Actually, it was Marx-Leninism as practiced in Soviet Russia and Eastern Europe that has shown that Stoppard isn’t the apolitical animal he’s sometimes claimed he is.
The abuse of human rights brought him back to his native Czechoslovakia, where he befriended Vaclav Havel, one day to become the nation’s president, and was moved to write Professional Foul, which is about a philosopher who goes to Prague for a conference and a football match and finds himself witnessing repression in action.
When André Previn asked Stoppard for a play that would accompany an orchestra he wrote Every Good Boy Deserves Favor, which exposes the Soviets’ habit of treating political dissent as mental illness, shutting up a genuine dissident in an asylum along with a schizophrenic who imagines there’s a full orchestra in his head.
Stoppard the libertarian has recently proclaimed his support for the Belarus Free Theater and those Belarussians resisting Europe’s last dictator, Alexander Lukashenko.
Maybe a play about them and him will be the first to follow Stoppard’s recent Hard Problem, which was about the nature of consciousness, the possibility of altruism, and the existence of morality.
But then one of the reasons the world values him, and Britain has honored him with a knighthood, is his spirit of adventure, his imaginative unpredictability.
Again and again he has raised big moral and metaphysical questions, seldom coming to conclusions but embracing doubt and dramatizing contradiction.
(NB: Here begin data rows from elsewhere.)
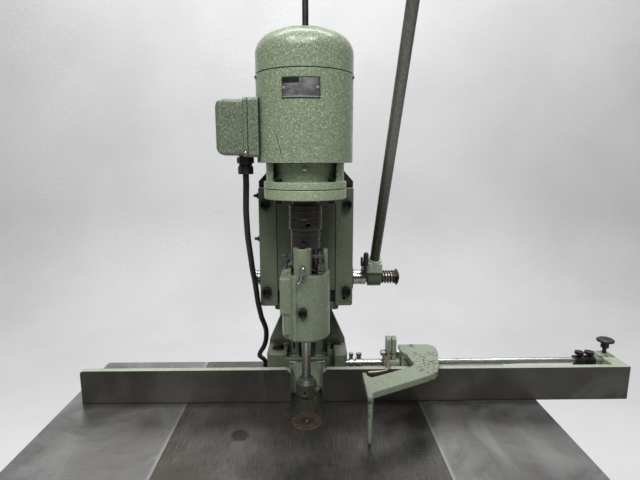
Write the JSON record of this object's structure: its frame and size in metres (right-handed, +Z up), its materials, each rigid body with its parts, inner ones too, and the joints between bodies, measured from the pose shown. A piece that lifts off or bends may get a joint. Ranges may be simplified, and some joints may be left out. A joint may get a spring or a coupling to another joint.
{
  "type": "dowel drilling machine",
  "caption": "Floor-standing dowel drilling machine: vertical motor and drill head on a lever-fed slide, over a planed table with a fence and a flip stop.",
  "frame": {"origin": "on the floor, centre of the four anchor holes, on the spindle axis", "axes": "+X to the right, +Y to the back, +Z up; the operator stands on the -Y side"},
  "size_m": [1.1319, 0.55, 1.786],
  "materials": {
    "green_paint": "glossy hammer-tone paint, worn at edges",
    "dark_green_paint": "oil-stained dark green paint",
    "planed_steel": "bare planed iron, oiled",
    "fence_steel": "green paint with a bare planed face",
    "bright_steel": "bright turned steel",
    "dark_steel": "oiled dark steel",
    "black_oxide": "black oxide",
    "black_paint": "semi-gloss black",
    "black_plastic": "moulded",
    "cable_rubber": "matt rubber sheath",
    "gib_brass": "machined",
    "winding_copper": "varnished winding",
    "spring_rust": "lightly rusted",
    "insert_wood": "worn turned wood",
    "plate_alu": "etched plate"
  },
  "bodies": {
    "frame": {"pedestal": "green_paint", "table_centre": "planed_steel", "table_wing_left": "planed_steel", "table_wing_right": "planed_steel", "table_insert": "insert_wood", "fence": "fence_steel", "foot_bracket": "green_paint", "hex_bolts": "black_oxide", "column": "green_paint", "column_cap": "black_paint", "keeper_strip_left": "green_paint", "keeper_strip_right": "green_paint", "socket_screws": "black_oxide", "gib_strip": "gib_brass", "gib_screws": "dark_steel", "shaft_bushes": "bright_steel", "stop_rail": "bright_steel", "switch_box": "dark_green_paint", "return_spring": "dark_steel", "motor_cable": "cable_rubber"},
    "switch": {"switch_knob": "black_plastic"},
    "left_collar_pair": {"left_collars": "dark_steel"},
    "right_collar_pair": {"right_collars": "dark_steel"},
    "end_screw": {"end_knob": "black_plastic"},
    "head": {"slide_plate": "green_paint", "feed_rack": "dark_steel", "spring_rod": "black_paint", "motor_bracket": "green_paint", "motor_endshield": "green_paint", "flange_bolts": "black_oxide", "motor_frame": "green_paint", "stator": "winding_copper", "fan_cowl": "green_paint", "motor_screws": "bright_steel", "nameplate": "plate_alu", "terminal_box_base": "green_paint", "terminal_box_cover": "green_paint", "terminal_block": "black_plastic", "cable_gland": "black_plastic", "head_casting": "green_paint", "head_screws": "black_oxide", "stop_stud": "bright_steel", "bearings": "bright_steel"},
    "clamp_screw": {"head_clamp": "bright_steel"},
    "drive": {"rotor": "dark_steel", "cooling_fan": "black_plastic", "coupling": "dark_steel", "spindle": "bright_steel", "chuck": "dark_green_paint"},
    "lever": {"pinion_shaft": "dark_steel", "lever_hub": "dark_green_paint", "lever_tube": "dark_steel", "lever_knob": "black_plastic", "index_pin": "black_oxide", "hub_spring": "spring_rust", "spring_cap": "black_oxide"},
    "carriage": {"stop_carriage": "green_paint"},
    "flip_stop": {"stop_arm": "green_paint", "stop_finger": "green_paint"},
    "carriage_clamp": {"stop_clamp": "spring_rust"}
  },
  "joints": [
    {"name": "feed", "type": "slide", "parent": "frame", "child": "head", "axis": [0, 0, 1], "range_m": [-0.015, 0.055], "deforming": ["return_spring", "motor_cable"]},
    {"name": "lever_turn", "type": "hinge", "parent": "frame", "child": "lever", "pos_m": [0.142, 0.16, 1.133], "axis": [1, 0, 0], "range_deg": [-88, 24.5]},
    {"name": "spindle_turn", "type": "hinge", "parent": "head", "child": "drive", "pos_m": [0, 0, 1.2], "axis": [0, 0, 1], "continuous": true},
    {"name": "clamp_turn", "type": "hinge", "parent": "head", "child": "clamp_screw", "pos_m": [-0.005, -0.046, 1.198], "axis": [0, -1, 0], "range_deg": [-60, 60]},
    {"name": "switch_turn", "type": "hinge", "parent": "frame", "child": "switch", "pos_m": [0, -0.165, 0.7], "axis": [0, -1, 0], "range_deg": [0, 90]},
    {"name": "left_collars_slide", "type": "slide", "parent": "frame", "child": "left_collar_pair", "axis": [1, 0, 0], "range_m": [-0.0025, 0.037]},
    {"name": "right_collars_slide", "type": "slide", "parent": "frame", "child": "right_collar_pair", "axis": [1, 0, 0], "range_m": [-0.2, 0.015]},
    {"name": "end_knob_turn", "type": "hinge", "parent": "frame", "child": "end_screw", "pos_m": [0.639, 0.131, 0.97], "axis": [0, 0, 1], "range_deg": [-180, 180]},
    {"name": "stop_slide", "type": "slide", "parent": "frame", "child": "carriage", "axis": [1, 0, 0], "range_m": [-0.037, 0.27]},
    {"name": "stop_flip", "type": "hinge", "parent": "carriage", "child": "flip_stop", "pos_m": [0.2, 0.112, 0.9615], "axis": [-1, 0, 0], "range_deg": [0, 70]},
    {"name": "stop_clamp_turn", "type": "hinge", "parent": "carriage", "child": "carriage_clamp", "pos_m": [0.165, 0.109, 0.9835], "axis": [-1, 0, 0], "range_deg": [0, 60]}
  ],
  "couplings": [
    {"joint": "lever_turn", "follows": "feed", "rad_per_m": -27.778}
  ]
}
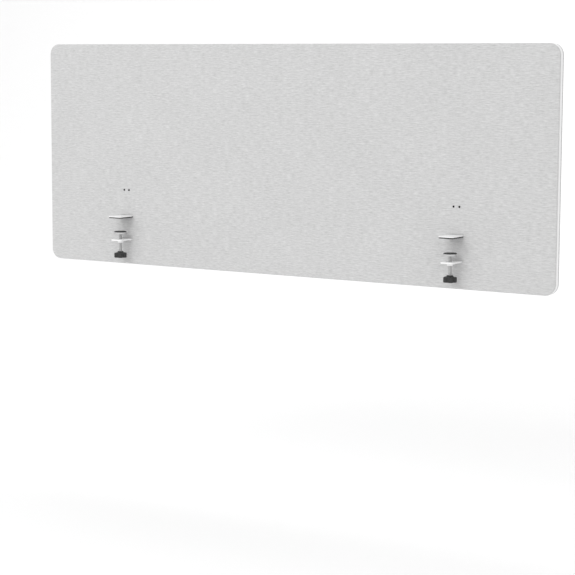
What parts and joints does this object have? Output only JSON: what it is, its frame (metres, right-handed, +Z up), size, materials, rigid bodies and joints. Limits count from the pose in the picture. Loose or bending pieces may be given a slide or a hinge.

As he himself once said, his defining mark is “uncertainty about everything.”
So the only surprise about his next play would be if it isn’t surprising, if it’s not an attempt to find pattern and meaning in what he has called his “pig’s breakfast of images and thoughts.” How about a comedy embracing beekeeping, Flemish painting, the history of aviation and the Dead Sea Scrolls? If anyone could cohere that and more into an intellectually satisfying comedy it would be Tom Stoppard.
Travesties is at the American Airlines Theatre, 227 West 42nd Street, NYC.